Récemment débarquée à Paris, Nana voudrait devenir actrice. En attendant, elle travaille comme vendeuse de disques, sans réussir à boucler ses fins de mois. Elle fréquente Paul, un journaliste, mais s’ennuie ferme avec lui. Ne payant plus son loyer, sa propriétaire la jette à la rue. Elle songe alors à se prostituer…
Après la bombe A bout de Souffle, Jean Luc Godard a continué à tisser une oeuvre originale, singulière, créant parfois autant d’admiration que de rejet. Vivre sa vie , un drame intimiste sondant l’âme d’une jeune femme vendant son corps, compte parmi ses films les plus beaux et les plus accessibles « à tous ». Le thème de la prostitution, vieux comme le monde et comme peut l’être ce métier, traité presque toujours de façon hyper dramatique, ne possède pas ici ce caractère glauque. Car Godard, divisant son récit en douze tableaux, fait avant tout la peinture d’un être en mouvement, libre de ses choix, il filme sa pensée, ses doutes et se focalise sur son visage. Quand le personnage de Nana se rend au cinéma, elle est fascinée par les gros plans de Falconetti dans la Passion de Jeanne d’Arc, y voit peut être son double, ou en tout cas s’identifie à la douleur de l’actrice. Cette scène magnifique est du pur cinéma, comme le reste du métrage, d’une virtuosité technique indiscutable, fourmillant de plans séquences que le réalisateur de Pierrot le Fou maitrise comme personne.

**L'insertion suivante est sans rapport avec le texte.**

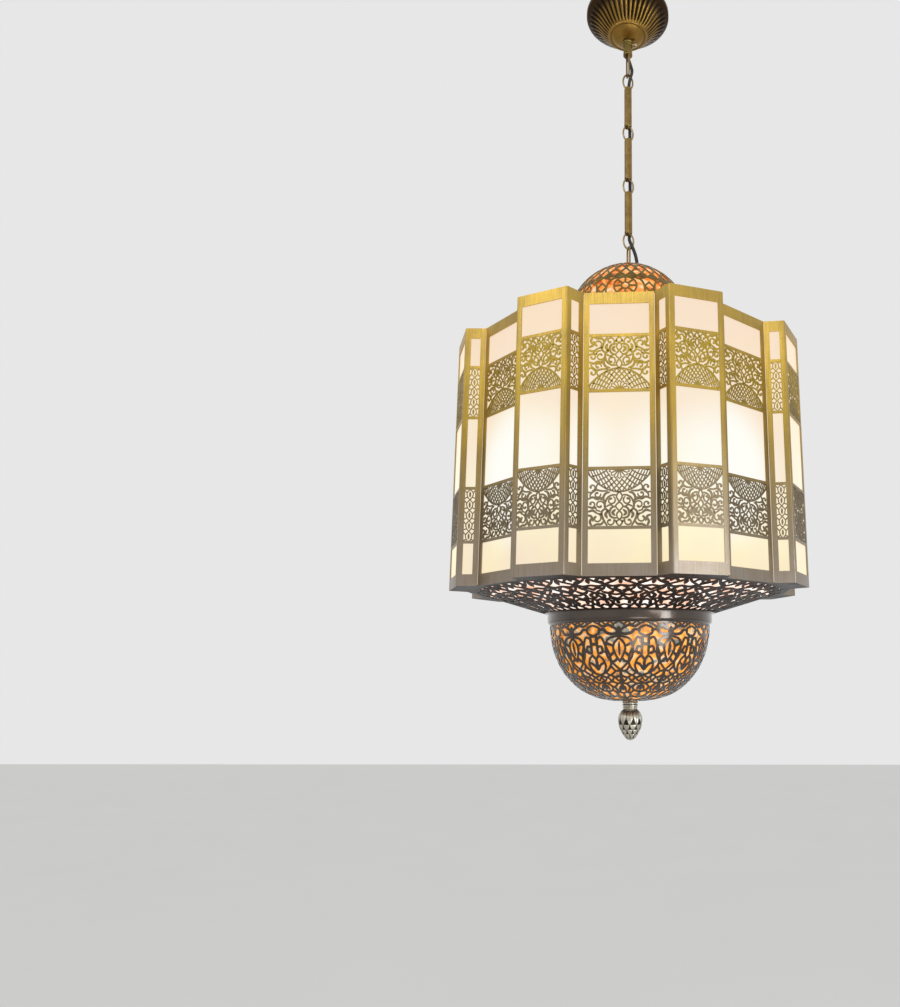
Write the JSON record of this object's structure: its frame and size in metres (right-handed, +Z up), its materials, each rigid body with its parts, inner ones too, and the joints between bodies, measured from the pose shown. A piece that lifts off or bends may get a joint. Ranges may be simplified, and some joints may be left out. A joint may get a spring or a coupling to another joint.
{
  "type": "lantern chandelier",
  "caption": "Pierced brass lantern chandelier: a pleated drum of lit opal panes between pierced cones, a dome and a bowl, hung on a chain from a fluted ceiling canopy.",
  "frame": {"origin": "centre of the ceiling bracket's upper face, where it lies on the ceiling", "axes": "+Z up; -Y is the front, square to one of the recessed faces"},
  "size_m": [0.4406, 0.4406, 1.054],
  "materials": {
    "antique_brass": "brushed satin, antique brass",
    "chain_brass": "satin antique brass",
    "dark_bronze": "dark bronzed",
    "opal_pane": "white opal, lit from inside",
    "amber_lining": "translucent amber",
    "black_flex": "matt black flex",
    "zinc_steel": "zinc plated",
    "lamp_glass": "frosted warm white lamp"
  },
  "bodies": {
    "ceiling": {"ceiling_bracket": "zinc_steel", "canopy": "antique_brass", "canopy_collar": "antique_brass", "hook_loop": "chain_brass", "power_cord": "black_flex"},
    "ring_1": {"chain_ring_1": "chain_brass"},
    "ring_2": {"chain_ring_2": "chain_brass"},
    "ring_3": {"chain_ring_3": "chain_brass"},
    "ring_4": {"chain_ring_4": "chain_brass"},
    "tube_1": {"tube_link_1": "chain_brass"},
    "tube_2": {"tube_link_2": "chain_brass"},
    "tube_3": {"tube_link_3": "chain_brass"},
    "lantern": {"lamp_loop": "chain_brass", "dome": "antique_brass", "dome_liner": "amber_lining", "roof_cone": "dark_bronze", "roof_plate": "antique_brass", "recessed_panel_1": "antique_brass", "box_panel_1": "antique_brass", "flat_pane_1": "opal_pane", "folded_pane_1": "opal_pane", "recessed_panel_2": "antique_brass", "box_panel_2": "antique_brass", "flat_pane_2": "opal_pane", "folded_pane_2": "opal_pane", "recessed_panel_3": "antique_brass", "box_panel_3": "antique_brass", "flat_pane_3": "opal_pane", "folded_pane_3": "opal_pane", "recessed_panel_4": "antique_brass", "box_panel_4": "antique_brass", "flat_pane_4": "opal_pane", "folded_pane_4": "opal_pane", "recessed_panel_5": "antique_brass", "box_panel_5": "antique_brass", "flat_pane_5": "opal_pane", "folded_pane_5": "opal_pane", "recessed_panel_6": "antique_brass", "box_panel_6": "antique_brass", "flat_pane_6": "opal_pane", "folded_pane_6": "opal_pane", "recessed_panel_7": "antique_brass", "box_panel_7": "antique_brass", "flat_pane_7": "opal_pane", "folded_pane_7": "opal_pane", "recessed_panel_8": "antique_brass", "box_panel_8": "antique_brass", "flat_pane_8": "opal_pane", "folded_pane_8": "opal_pane", "floor_plate": "antique_brass", "funnel": "dark_bronze", "bowl": "dark_bronze", "bowl_liner": "amber_lining", "spindle": "zinc_steel", "lamp_spider": "zinc_steel", "bulb_1": "lamp_glass", "bulb_2": "lamp_glass", "bulb_3": "lamp_glass"},
    "finial": {"finial": "antique_brass"},
    "set_screw": {"canopy_set_screw": "antique_brass"}
  },
  "joints": [
    {"name": "ring_1_swing", "type": "hinge", "parent": "ceiling", "child": "ring_1", "pos_m": [0, 0, -0.1062], "axis": [-0.342, 0.9397, 0], "range_deg": [-15, 15], "deforming": ["power_cord"]},
    {"name": "tube_1_swing", "type": "hinge", "parent": "ring_1", "child": "tube_1", "pos_m": [0, 0, -0.128], "axis": [0.9397, 0.342, 0], "range_deg": [-15, 15], "deforming": ["power_cord"]},
    {"name": "ring_2_swing", "type": "hinge", "parent": "tube_1", "child": "ring_2", "pos_m": [0, 0, -0.1923], "axis": [-0.342, 0.9397, 0], "range_deg": [-15, 15], "deforming": ["power_cord"]},
    {"name": "tube_2_swing", "type": "hinge", "parent": "ring_2", "child": "tube_2", "pos_m": [0, 0, -0.2141], "axis": [0.9397, 0.342, 0], "range_deg": [-15, 15], "deforming": ["power_cord"]},
    {"name": "ring_3_swing", "type": "hinge", "parent": "tube_2", "child": "ring_3", "pos_m": [0, 0, -0.2784], "axis": [-0.342, 0.9397, 0], "range_deg": [-15, 15], "deforming": ["power_cord"]},
    {"name": "tube_3_swing", "type": "hinge", "parent": "ring_3", "child": "tube_3", "pos_m": [0, 0, -0.3002], "axis": [0.9397, 0.342, 0], "range_deg": [-15, 15], "deforming": ["power_cord"]},
    {"name": "ring_4_swing", "type": "hinge", "parent": "tube_3", "child": "ring_4", "pos_m": [0, 0, -0.3645], "axis": [-0.342, 0.9397, 0], "range_deg": [-15, 15], "deforming": ["power_cord"]},
    {"name": "lantern_swing", "type": "hinge", "parent": "ring_4", "child": "lantern", "pos_m": [0, 0, -0.3863], "axis": [0.9397, 0.342, 0], "range_deg": [-15, 15], "deforming": ["power_cord"]},
    {"name": "finial_turn", "type": "hinge", "parent": "lantern", "child": "finial", "pos_m": [0, 0, -1.0067], "axis": [0, 0, 1], "continuous": true},
    {"name": "set_screw_turn", "type": "hinge", "parent": "ceiling", "child": "set_screw", "pos_m": [0.0066, 0, -0.0519], "axis": [1, 0, 0], "continuous": true}
  ]
}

Sans cesse, nous sommes projetés dans la tête, dans la vie de Nana, pas seulement par la proximité de la caméra, mais par l’effet magnétique crée par la muse de Godard, Anna Karina. Avec sa coupe à la Louise Brooks, ses yeux noirs profonds et son visage d’une rare pureté, elle dévore l’écran comme elle mord dans l’existence. Ce poème d’amour total se veut une ode à la beauté de l’actrice et l’on peut se demander si par la suite, il a su aussi parfaitement capter l’essence d’une femme, en exceptant l’exemple superbe de Bardot du Mépris. L’admiration de Godard pour Rossellini se trouve ici à son point culminant, car l’influence très nette du néoréalisme italien se ressent en permanence, dans ses plans de rue où la caméra capte l’instantané d’une époque, un peu comme un documentaire sociologique. Grâce au travail soigné du chef opérateur Raoul Coutard, le noir et blanc n’a sûrement jamais semblé aussi beau. Vivre sa vie n’a pas subi les outrages du temps, sa mélancolie bouleversante perdure pour longtemps encore.
ANNEE DE PRODUCTION 1962.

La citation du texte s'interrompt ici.